The .416 Rigby was one of the first large game nitro calibers and to this day it is a very good all rounder. This is what I use and personally I would prefer a 500 grain bullet because the Rigby to me is akin to the .300 Win or Weatherby Mag., it is fast, it penetrates and it kicks the shit out of you. 500 grains might slow it a little and make it more manageable, but it is another top choice for your big game hunt and you can use it on lesser game at a greater distance. It is well suited for Moose, Elk and of course the American bigwigs, those magnificent brown bears of Kodiak.
You have the Americanized version of this, the .416 Remington. For what it is worth, when you look at the cartridges side by side there is little difference but in the field they are 2 different calibers, something about pressure in Africa's heat and humidity. Seriously, as a PH who hunts mostly buffalo each year and sees many calibers, I notice a difference, there seems to be a lack of power or perhaps it is just that people are afraid of it! This caliber evokes caution in me whenever I have a client shooting it. Most of the time it works out perfect though!

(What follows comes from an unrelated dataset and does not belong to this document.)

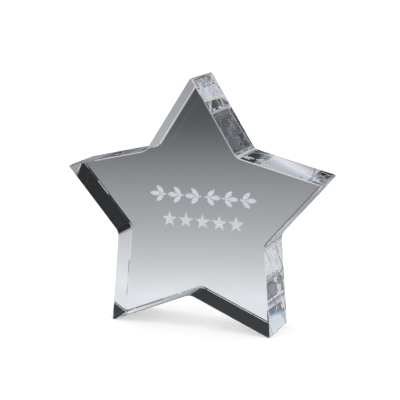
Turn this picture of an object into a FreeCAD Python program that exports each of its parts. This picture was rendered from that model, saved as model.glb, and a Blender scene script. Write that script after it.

They're too heavy for me but for the purpose of hunting the dangerous game of Africa, they are second to none. Old gnarly PH's pull them out at every opportunity and ask if you want to buy the stick that killed 500 elephant! Today they are cheaper and they work well yet most still throw a 500 grain piece of lead so your only advantage is a second shot, which probably turns out to be too close or even worse, you pull both barrels at once. The .470 Nitro is the most common, the cheapest and still only gives you 500 grains? BUT you get the image and they make some immaculate guns. Ammunition is also factory produced so, like the .458 LOTT you can make it more economical on your whole pocketbook. If you do buy a double PLEASE make sure it is from a reputable manufacturer and dealer - double nightmares do happen, even with the top brands and manufacturers.